I also think this model can be transferred to Y10 as from Christmas.  In fact, I will create another schedule for them, very light as the topics covered by Christmas in Y10 will be only 2! but which will reinforce the idea of retrieval practice and, hopefully, will create a strong foundation step for students' language learning as they progress in their GCSE course. 

This is my plan for GCSE, starting this Y10

  1. Padlet revision schedule for Christmas, based on Tourism and School/Studies (including productive Sentence Builders Quizlet courses)
  2. Padlet revision schedule for Easter, based on Tourism, School/Studies, Relationships and Technology (including productive Sentence Builders, AQA receptive vocabulary Quizlet courses and practice Exampro tasks)
  3. Padlet revision schedule for Summer, based on Tourism, School/Studies, Relationships, Technology and Free Time (including productive  and receptive skills)
  4. Padlet revision schedule for October Half-term in Y11, based on Tourism, School/studies, Relationships, Technology, Free time and Work. (Like the one above)

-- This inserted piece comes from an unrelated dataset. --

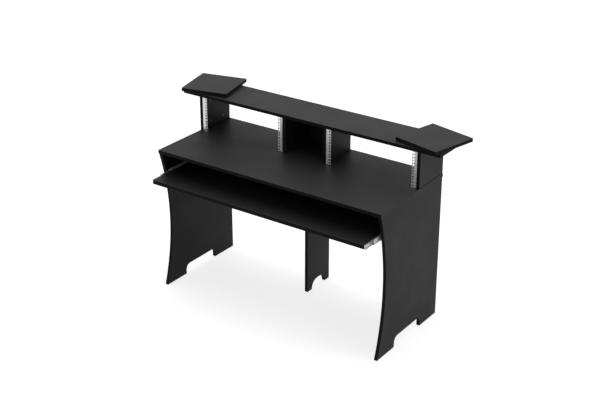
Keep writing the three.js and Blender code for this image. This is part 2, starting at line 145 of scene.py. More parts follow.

  5. Padlet revision schedule for Christmas in Y11, based on Tourism, School/studies, Relationships, Technology, Free Time, Work, Area where I live and Festivals (including some productive but mainly receptive vocabulary and practice Exampro tasks)
  6. Padlet revision schedule for Easter in Y11, based on all GCSE topics (including, mainly productive skills as orals would normally take place after Easter, but some receptive vocabulary and practice Exampro tasks too)
These 6 revision schedules together with work in lessons and time writing opportunities as from October in Y11, I hope will form a robust foundation for students to succeed at GCSE!!!